I've implemented most of my research in Python with a custom backtesting library that supports event-time as well as calendar-time analysis. I also have working C++ from a summer at [Firm/Lab] where I implemented a streaming data processor for tick-level equity data. The code ran in production; performance was within spec.
I'm most interested in a research-to-production environment where model development is informed by the constraints of live execution — trading costs, capacity, and market impact. I'd welcome the chance to discuss how my background fits what your team is working on.
[Your Name]
Frequently asked questions
- What academic background do Quantitative Analysts typically come from?
- The most common backgrounds are mathematics, statistics, physics, computer science, and financial engineering. PhD holders from quantitative disciplines are common at the most competitive firms — Two Sigma, DE Shaw, Renaissance Technologies, and Citadel have historically recruited heavily from PhD programs in applied math, physics, and computer science. Master's in Financial Engineering (MFE) programs from Columbia, NYU Courant, Carnegie Mellon, and Berkeley are dedicated pipelines into quant roles.
- What is the difference between a front-office quant and a risk quant?
- Front-office quants develop trading strategies, pricing models for derivatives desks, or systematic investment processes — they work directly on revenue-generating activity. Risk quants build the models that measure and manage risk: VaR frameworks, stress test scenarios, credit risk models. Front-office quant compensation is significantly higher at profitable desks; risk quant roles tend to be more stable with less upside. Model validation quants at banks independently review and approve models — important regulatory function with a different profile than either.
- How important is programming skill compared to mathematical ability?
- Both are essential, and the balance has shifted toward programming over the past decade. In the early era of quantitative finance, mathematical modeling was the scarce skill and implementation was secondary. Today, most quant roles require production-quality code that runs in live trading environments — Python for research, C++ for latency-sensitive execution. Strong mathematical ability without the ability to implement it cleanly is a significant limitation at most firms.
- How is AI changing quantitative finance?

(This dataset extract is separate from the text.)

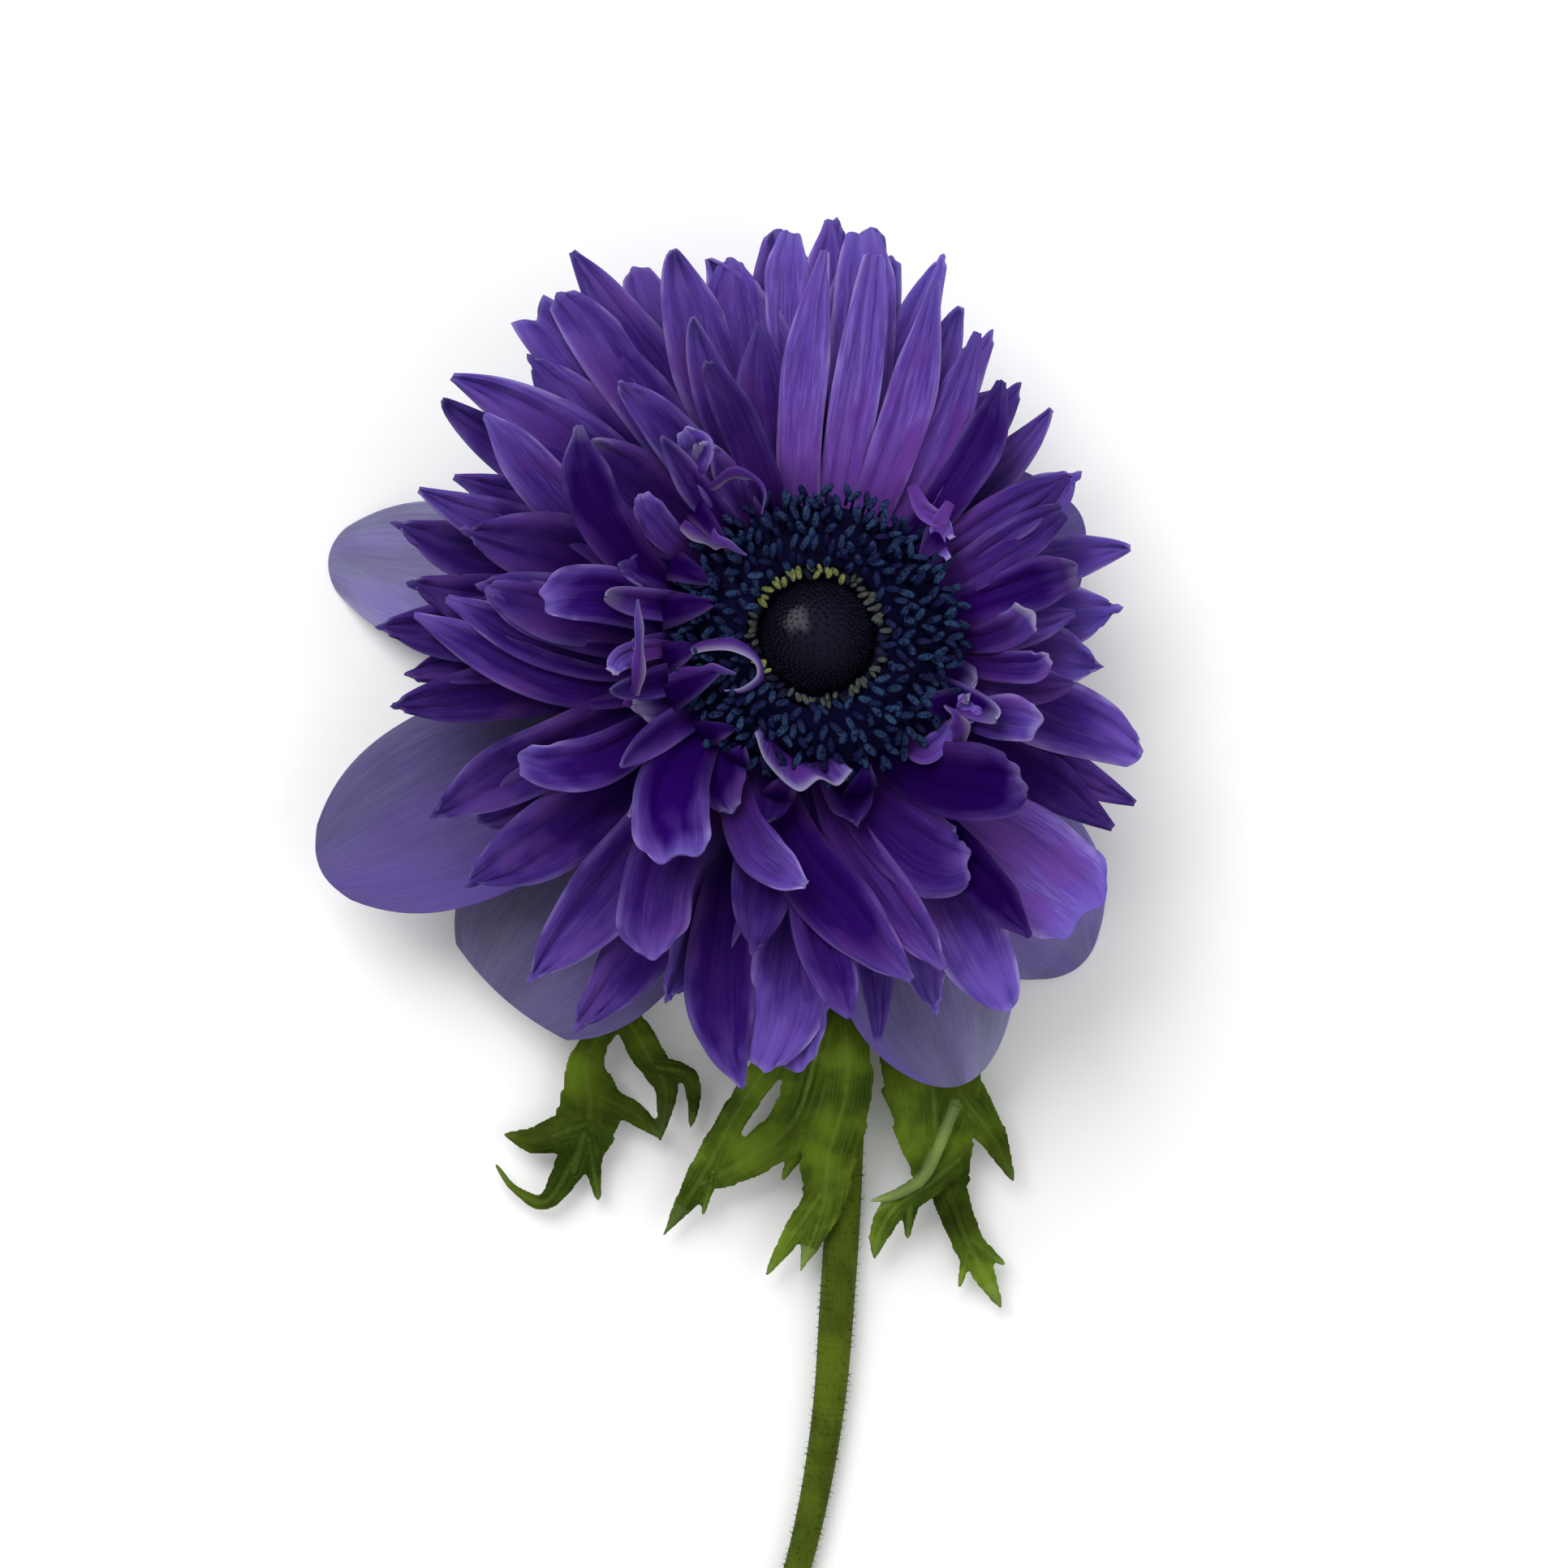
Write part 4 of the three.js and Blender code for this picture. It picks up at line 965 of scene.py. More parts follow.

- Machine learning has become a central tool rather than a specialty — deep learning for pattern recognition in price data, NLP for processing news and earnings calls, reinforcement learning for execution optimization. The boundary between 'traditional' statistical quant and 'ML' quant has largely dissolved. What's changed most is the scale of alternative data: firms are now processing satellite imagery, credit card transaction datasets, and web-scraped text at volumes that require ML infrastructure, not just statistics.
- What is the career path from Quantitative Analyst?
- Senior Quant, then Portfolio Manager or Head of Research at asset managers and hedge funds. At banks, the path leads toward Quantitative Strategist or Head of Risk. Some quants move into technology roles — building trading infrastructure, risk systems, or data engineering platforms. A meaningful number of successful hedge fund managers started as quants and evolved into portfolio managers as their strategies grew in scale and complexity.